* START *

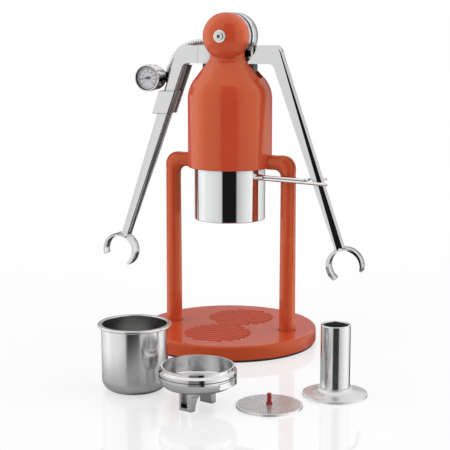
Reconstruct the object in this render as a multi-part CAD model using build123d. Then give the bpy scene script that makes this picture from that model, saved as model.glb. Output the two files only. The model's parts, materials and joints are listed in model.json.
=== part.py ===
from build123d import *
import math
import os

# Lever espresso machine with two arms, in millimetres.
# The origin is the centre of the foot on the worktop: +Z up, front at -Y, right at +X.

# Clearances
shaft_gap = 0.05
run_gap = 0.3
tip_gap = 1.0
pick_gap = 0.01
overrun = 5.0

# Base
pad_radius = 88.3
pad_thickness = 2.2
base_radius = 90.1
base_thickness = 14.1
base_edge_round = 3.2
base_under_chamfer = 0.8
relief_radius = 33.9
relief_offset = 35.6
relief_neck_width = 25.0
relief_height = 0.9
relief_rib_count = 19
relief_groove = 0.8
relief_edge_height = 0.15

# Legs
leg_offset = 62.95
leg_foot_radius = 8.3
leg_top_radius = 7.75
leg_shoulder_height = 189.1
leg_shoulder_radius = 7.45
elbow_inner_round = 7.0
elbow_outer_round = 12.6
elbow_steps = 6
foot_socket_depth = 3.0
foot_socket_gap = 0.9
leg_seat_offset = 40.6
leg_spigot_radius = 5.0
leg_spigot_length = 3.0
leg_screw_radius = 3.0
leg_screw_length = 24.0
leg_screw_head_radius = 5.0
leg_screw_head_height = 5.4
screw_socket_share = 0.5
socket_depth_share = 0.6

# Body casting
body_radius = 43.1
shoulder_rise = 6.1
body_bottom_round = 1.2
shoulder_corner_drop = 51.9
shoulder_round = 33.0
neck_radius = 20.2
neck_corner_drop = 22.1
neck_round = 8.0
axle_rise = 132.4
head_radius = 23.7
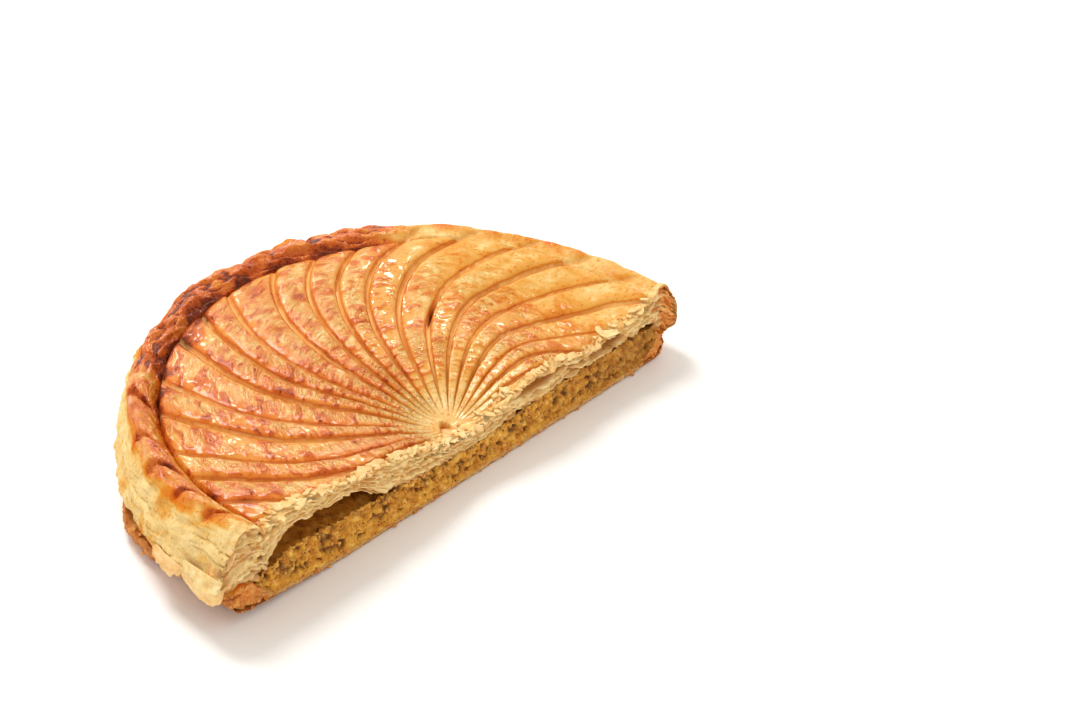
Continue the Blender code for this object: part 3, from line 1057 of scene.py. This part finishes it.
def make_base_section(edge_points):
    """The base's cut face, a thin band of pressed leaves along the bottom."""
    edge_x = edge_points[:, 0]
    x = np.linspace(edge_x.min() + 0.3 * MM, edge_x.max() - 0.3 * MM, 620)[:, None]
    down = even_steps(14)
    radius, angle = polar(x, CUT_Y)
    lift = lean(radius, angle)
    rounded = smooth(0.945, 0.97, radius / RADIUS)
    top = base_top(radius, angle) + lift - 1.5 * MM * rounded
    bottom = lift + 2.5 * MM * smooth(0.93, 0.97, radius / RADIUS)
    z = top + (bottom - top) * down
    face = stacked(x, 0.0, z)
    layers = down * 3 + 0.4 * noise(face, 6 * MM, 81)
    step = layers - np.floor(layers)
    gap = fade(0.1, 0.3, np.minimum(step, 1 - step))
    coarse = smooth(0.8, 0.9, np.abs(x - CENTRE_X) / RADIUS)
    depth = 0.6 * gap + (0.5 + 0.9 * coarse) * (1 + rough(face, 2.5 * MM, 3, 82))
    ragged = 1.3 * smooth(0.7, 1.0, down) * (1 + noise(face, 2.2 * MM, 83))
    front = stacked(x, CUT_Y + (0.5 + depth + ragged) * MM, z)
    back = stacked(x, front[:, ::-1, 1] + 6 * MM, z[:, ::-1])
    toast = beyond(0.80, 0.9, np.abs(x - CENTRE_X))
    return loft("base_leaves", (front, back), depth=(depth, 0), low=(down, down[:, ::-1]),
                toast=(toast, toast))


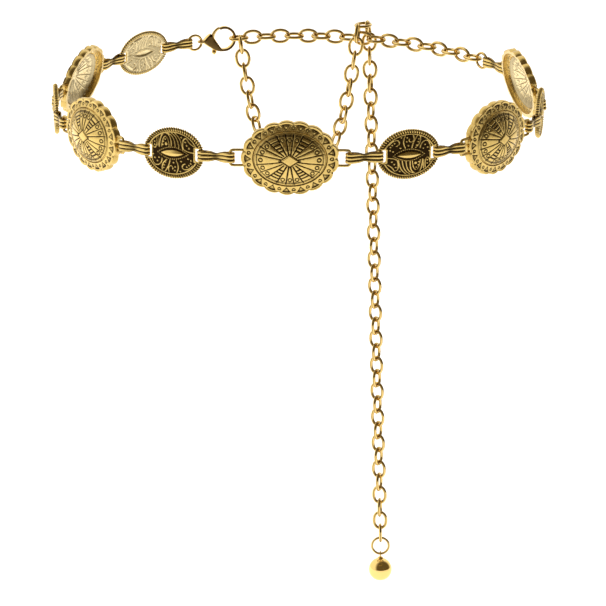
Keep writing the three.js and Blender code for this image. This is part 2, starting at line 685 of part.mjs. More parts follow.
function ballDrop() {
  const b = BALL;
  const eyeDrop = b.eyeRadius - b.eyeFlat - endFlat - SEAM;
  const ball = new THREE.SphereGeometry(b.diameter / 2, 16, 9).rotateX(Math.PI / 2).translate(0, 0, -b.drop);
  const cap = new THREE.CylinderGeometry(b.capRadius * 0.6, b.capRadius, b.capHeight, 12)
    .rotateX(Math.PI / 2).translate(0, 0, -b.drop + b.diameter / 2 + 0.3);
  const eye = wireRing(ovalPath(b.eyeRadius, b.eyeRadius, 10), b.eyeFlat)
    .rotateY(Math.PI / 2).translate(0, 0, -eyeDrop);
  return join([ball, cap, eye]);
}
const ball = new THREE.Mesh(ballDrop(), CHAIN_GOLD);
ball.name = "ball_drop";
ball.position.copy(endCentre).addScaledVector(UP, -endRadius);
belt.add(ball);

export default belt;
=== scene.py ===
"""The looks of an antique gold concho chain belt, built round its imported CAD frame.

Sizes are in millimetres until mesh_from() writes them in metres. Each piece is a grid of points
worked out with numpy, in the place that its CAD node has.
"""

import math

import bpy
import numpy as np
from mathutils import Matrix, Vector


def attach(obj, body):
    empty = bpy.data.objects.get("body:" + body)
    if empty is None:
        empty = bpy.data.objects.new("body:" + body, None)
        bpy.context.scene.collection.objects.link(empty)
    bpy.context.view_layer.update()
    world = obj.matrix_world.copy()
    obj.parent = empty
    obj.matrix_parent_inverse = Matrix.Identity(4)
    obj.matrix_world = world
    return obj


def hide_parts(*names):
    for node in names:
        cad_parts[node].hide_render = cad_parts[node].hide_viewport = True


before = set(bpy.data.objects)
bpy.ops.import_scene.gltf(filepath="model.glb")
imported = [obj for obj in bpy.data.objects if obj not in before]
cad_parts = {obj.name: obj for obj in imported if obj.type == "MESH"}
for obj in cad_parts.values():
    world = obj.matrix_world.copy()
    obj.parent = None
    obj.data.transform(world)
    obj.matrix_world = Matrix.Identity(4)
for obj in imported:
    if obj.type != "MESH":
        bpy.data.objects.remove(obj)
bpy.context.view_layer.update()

MM = 0.001

# The same driving sizes as the CAD source has, in millimetres.
WAIST = dict(depth_share=0.953, power=2.09, sag=3.84)
WEAR_TILT = math.radians(5.5)
FRONT_SHIFT = -0.026
SEAM = 0.3

CONCHO = dict(half_width=20, half_height=15.6, scallops=17, scallop_depth=0.95, wall=1,
              back=-1.7, shoulder=1.2, flange_rise=0.5, dome_width=15, dome_height=11.5, dome_rise=3.3,
              loop_reach=4.3, loop_height=7.6, loop_wire=1.15)
OVAL = dict(half_width=14, half_height=10.6, crown=1.3, slot_from=9.9, slot_to=12.2, slot_height=5.2)
STRAP = dict(length=11.8, rib=1.2, groove=0.3, band=0.6, hole_length=1.45, hole_depth=1.1)
LINK = dict(length=8.4, width=6.9, wire=1, bite=0.06)
# Half the side of a square wire over the width of the round wire with the same area.
FLAT_SHARE = math.sqrt(math.pi) / 4
LINK_FLAT = LINK["wire"] * FLAT_SHARE
LINK_HALF = (LINK["length"] - LINK["wire"]) / 2
PITCH = 2 * (LINK_HALF - LINK_FLAT) + LINK["bite"]
LOOSE_GAP = 0.45
LOOSE_PITCH = PITCH - LINK["bite"] - LOOSE_GAP
# The round wire as it is seen, a little thicker than the CAD's: of the links, and of rings and loops.
WIRE_SHOWN = 1.5
RING_WIRE_SHOWN = 1.2
# How fast the dark core of a wire, a painted dark reflection, fades round its section.
PAINTED_CORE_FALL = 20
BACK_STRETCHES = [7, 6, 6]
BACK_TWIST = math.radians(8)
SWAG_STRETCHES = [6, 6, 6, 6]
TAIL_LINKS = 38
TAIL_LEAN = math.radians(1.6)
# Degrees that the middle links of a hanging chain are turned, reached over so many links.
CHAIN_TWIST = 30
TWIST_EASE = 6
# Where the free chain leaves the clasped link and how it goes over the back chain.
WRAP = dict(swag_from=(0.1, -3.05, 0.9), swag_turn=80, over_link=9, over_half=(1.45, 3.4),
            over_height=6.3, up_direction=(0.1, 0.25, 0.96), down_direction=(0.15, 0.3, -0.94))
CLASP = dict(ring_radius=6, centre=5.35, opening=4.7, eye_at=16.35, eye_drop=-1.2, eye_radius=1.3,
             eye_wire=1)
JUMP_RING = dict(length=7.8, wire=0.9, slack=0.5)
LINK_TUCK = JUMP_RING["wire"] * FLAT_SHARE - JUMP_RING["slack"] / 2 + SEAM
HOOK_REACH = 1.95
END_RING = dict(diameter=9.2, wire=1)
END_FLAT = END_RING["wire"] * FLAT_SHARE
BALL = dict(diameter=11.4, eye_radius=1.4, eye_wire=0.7, eye_flat=0.31, drop=8)

CONCHO_PITCH = 2 * (CONCHO["half_width"] + CONCHO["loop_reach"])
OVAL_PITCH = OVAL["slot_to"] + OVAL["half_width"]
CLASP_LENGTH = math.hypot(CLASP["eye_at"], CLASP["eye_drop"])
JUMP_RING_STEP = JUMP_RING["length"] - JUMP_RING["wire"] - JUMP_RING["slack"]
PIECE_LENGTH = {"strap": STRAP["length"], "oval": OVAL_PITCH, "concho": CONCHO_PITCH}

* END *

Working from the data above, extract solely the lines from the one containing "const ball = new THREE.SphereGeometry(b.diameter" through the one containing "cad_parts[node].hide_render = cad_parts[node].hide_viewport", exactly as they appear, both included.

Task answer =
  const ball = new THREE.SphereGeometry(b.diameter / 2, 16, 9).rotateX(Math.PI / 2).translate(0, 0, -b.drop);
  const cap = new THREE.CylinderGeometry(b.capRadius * 0.6, b.capRadius, b.capHeight, 12)
    .rotateX(Math.PI / 2).translate(0, 0, -b.drop + b.diameter / 2 + 0.3);
  const eye = wireRing(ovalPath(b.eyeRadius, b.eyeRadius, 10), b.eyeFlat)
    .rotateY(Math.PI / 2).translate(0, 0, -eyeDrop);
  return join([ball, cap, eye]);
}
const ball = new THREE.Mesh(ballDrop(), CHAIN_GOLD);
ball.name = "ball_drop";
ball.position.copy(endCentre).addScaledVector(UP, -endRadius);
belt.add(ball);

export default belt;
=== scene.py ===
"""The looks of an antique gold concho chain belt, built round its imported CAD frame.

Sizes are in millimetres until mesh_from() writes them in metres. Each piece is a grid of points
worked out with numpy, in the place that its CAD node has.
"""

import math

import bpy
import numpy as np
from mathutils import Matrix, Vector


def attach(obj, body):
    empty = bpy.data.objects.get("body:" + body)
    if empty is None:
        empty = bpy.data.objects.new("body:" + body, None)
        bpy.context.scene.collection.objects.link(empty)
    bpy.context.view_layer.update()
    world = obj.matrix_world.copy()
    obj.parent = empty
    obj.matrix_parent_inverse = Matrix.Identity(4)
    obj.matrix_world = world
    return obj


def hide_parts(*names):
    for node in names:
        cad_parts[node].hide_render = cad_parts[node].hide_viewport = True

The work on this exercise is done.